Figure 3.5 shows that the product analyst is tasked with providing the category managers with historical sales analysis to better manage sales and inventory performance. By analyzing the product movement, the category managers can ensure that they are stocking and merchandising the right product mix at the right time, thereby reducing inventory costs and maximizing profit margins. This information can then be used for strategic product planning, buying, and delivery.
Figure 3.5 Identifying role analysis processes
Understanding Role Information Requirements
It is often easier to understand each analysis and its underlying information requirements when the analysis is phrased as a question. As the interviewee explains each analysis, a specific question for that analysis is developed. For example,
"How many bags of our product, by size, by flavor, were sold each month this year, in the Eastern division, by store, broken down by store size, compared to the same month last year?"
In the above example, the product movement analysis is expressed as a comparative evaluation of a brand and type of snack food in a specific area over time.
The business analysis and interview phases produce a list of key performance indicators (KPIs).
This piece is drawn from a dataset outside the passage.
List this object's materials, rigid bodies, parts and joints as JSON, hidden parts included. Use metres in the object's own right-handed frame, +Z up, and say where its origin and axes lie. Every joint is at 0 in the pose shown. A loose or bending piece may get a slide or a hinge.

You need to map out the interaction and elements of the business process. Figure 3.6 is one example of how to diagram such a business process.
Figure 3.6 Identifying key performance indicators
This figure shows what the KPIs are and reveals the previously unidentified discount and promotion KPIs.
Information Objects and Events
Information objects are persistent entities that have attributes, which are changed by events. For example, a product (information object) is placed on back-order (event), then it is restocked (event), and finally, it is shipped (event).
Identifying Information Objects and Events
You decide that you must keep track of product movement in each store on a daily basis. Each store has a point-of-sale (POS) register that is networked to a central server for all the stores.
Figure 3.7 illustrates the information objects, which are:
Figure 3.7 illustrates the events, which are:
Figure 3.7 Identifying information objects and events
In this exercise, you will examine the text from a sample interview and extract the pertinent information objects, events, and key performance indicators.
Scenario
The following is an excerpt from the transcript of an interview with a product analyst:
Interviewer: Describe the product sales analysis that you do.
Analyst: I look at a number of reports and identify trends and significant changes in the normal monthly product activity by our customers.
Interviewer: Describe the activity for a customer.
Analyst: Our employees (salespeople) take orders from customers and send them to the company by fax and telephone. The data entry staff will take orders from customers, enter each product ordered, and figure the total. The customer will be shipped the order by one of our shipping companies.
Interviewer: What metrics do you use to evaluate sales?
Analyst: Units sold, sales revenue, and product gross profit.
Interviewer: How do you calculate product gross profit?
Analyst: We take the product unit price and multiply by the number of units sold. Then we subtract any discounts granted to customers on a particular product purchase. The freight will then be calculated and added to the amount.
Interviewer: How does the customer get these discounts?
Analyst: The discounts are given to a customer as a promotional campaign for a group of products.
Interviewer: How do you determine trends?
Analyst: I look at activity from month to month and from one month in a year to the same month in the previous year.
Interviewer: How about these significant changes that you mentioned?
Analyst: I look at how a product is selling in a given month to one customer compared to all the other customers in the region or state. For example, in the U.S., the regions are the actual states. Because we sell to many countries, the geographical equivalent of a state is a region. So, I can also compare the total activity across cities within regions and countries for a product.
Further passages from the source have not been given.